Additive manufacturing – also known as 3D printing – is the process of making objects by the successive deposition of material according to a digital model. The technique is being considered for a wide range of applications – from gun manufacturing to pizza production in space.
Pharmaceutical industry researchers have also expressed interest in using it to make drugs, devices and implants. However, currently the only commercially available 3D prinited drug is Aprecia Pharmaceuticals’ seizure medication Spritam (levetiracetam).
3D printing offers a number of advantages for drug production according to Lee Cronin, Regius Chair of Chemistry at the University of Glasgow in Scotland, who told us the approach could simplify the manufacturing process.

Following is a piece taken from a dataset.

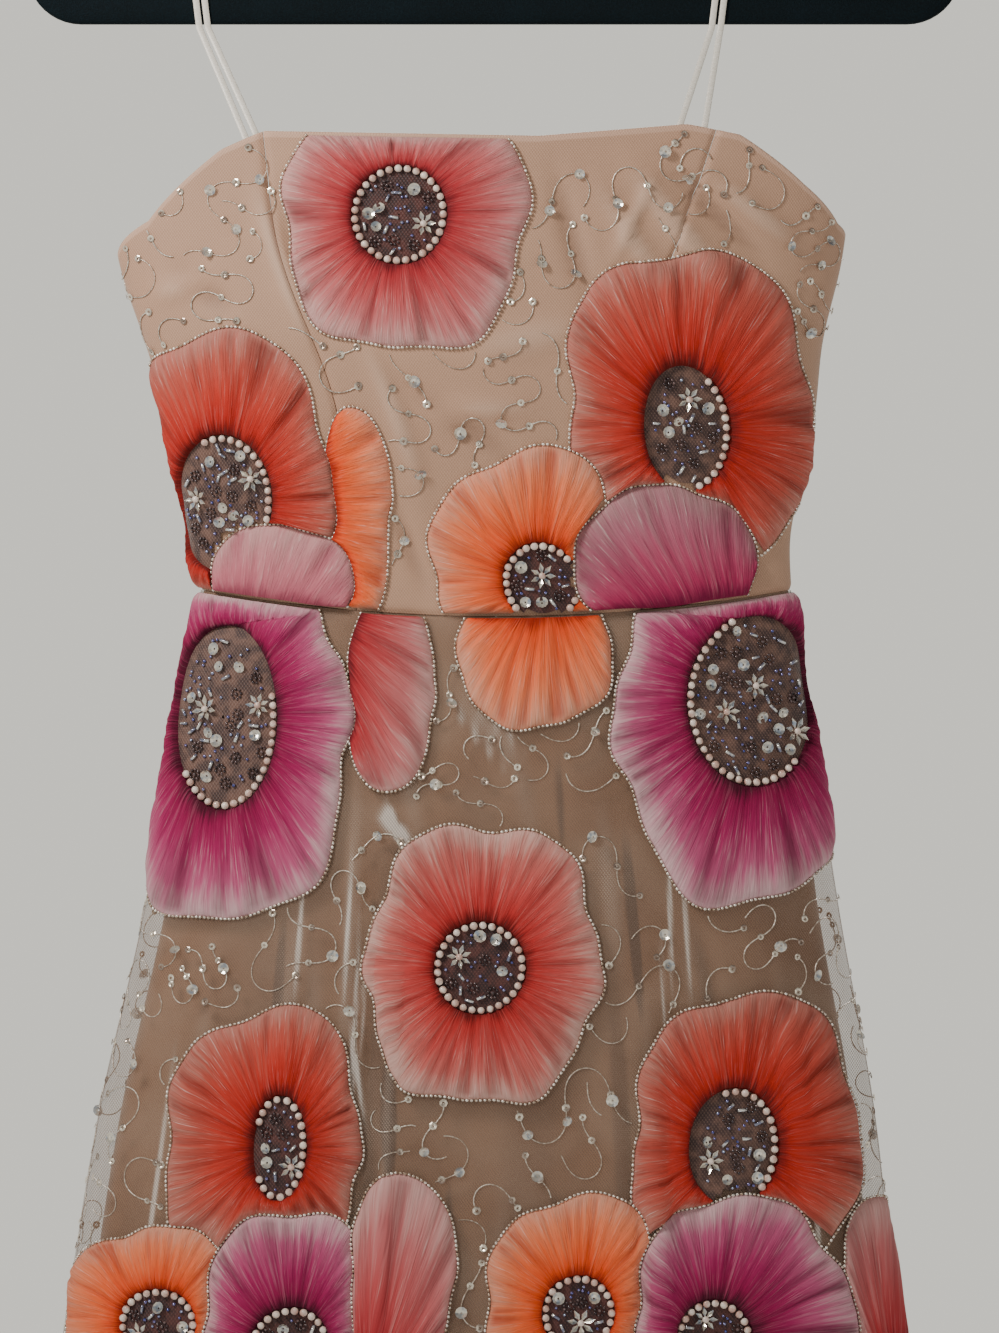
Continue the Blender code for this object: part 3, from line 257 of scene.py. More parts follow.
def cloth(angle, drop, inset_side=0.0, inset_front=0.0, fold_share=1.0, crease_share=1.0):
    """Points of the garment's outer cloth, or of a layer set in from it."""
    angle, drop = np.broadcast_arrays(np.asarray(angle, float), np.asarray(drop, float))
    middle, half, front, back = section(drop)
    turn = np.radians(angle)
    sine, cosine = np.sin(turn), np.cos(turn)
    half = half - inset_side
    depth = np.where(cosine >= 0, front, back) - inset_front
    growth = np.clip((drop[..., None] - FOLDS[:, 3]) / (HEM_DROP - FOLDS[:, 3]), 0.0,
                     FOLD_MOST)
    away = (angle[..., None] - FOLDS[:, 0] - FOLDS[:, 4] * growth + 180.0) % 360.0 - 180.0
    lift = (FOLDS[:, 2] * growth ** FOLD_POWER * np.exp(-((away / FOLDS[:, 1]) ** 2))).sum(axis=-1)
    lift = lift * fold_share
    if crease_share:
        lift = lift + crease_heights(angle, drop) * crease_share
    across, out = sine / half, -cosine / depth
    size = np.hypot(across, out)
    return np.stack([middle + half * sine + lift * across / size,
                     -depth * cosine + lift * out / size, -drop], axis=-1)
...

“The idea is to use configurable robotics to control the assembly of the reactionware and then coordinate the chemical reactions – in this way we can use very simple robotic formats for chemical synthesis.”
One of the common concerns about using 3D printing to make drugs – or anything else for that matter – is that the processes and the technology required are more expansive that established methods.
While the initial investment costs may be higher, there are opportunities to save money in the longer term according to Cronin.
“The cost of the hardware potentially is a lot less” he said, adding that the modular nature of newer 3D printing technologies mean that production lines are more configurable and responsive than traditional manufacturing technologies.
Cronin added that: “The cost reduction will come in flexibility and re-use of modules.”
Make it so-so number one
Reliability is also an issue as earlier 3D printing systems sometimes struggled to consistently produce relatively straightforward forms.
3D printing advocates and technology developers are aware of such concerns and are focused on solving them according to Cronin who said: “There are system level challenges but many of the key aspects are well defined. The key is to show robustness and flexibility.”
He also suggested that to make best use of the manufacturing flexibility offered by 3D printing, the pharmaceutical industry needs to re-evaluate how it meets commercial demand and manages inventory.
“Industrial scale [3D printing] is achieved by numbering up, not scaling up. This approach requires a fundamental re-think of the manufacturing process."
Professor Cronin will be speaking about 3D printing and its potential for pharmaceutical production at Interphex in New York, US today.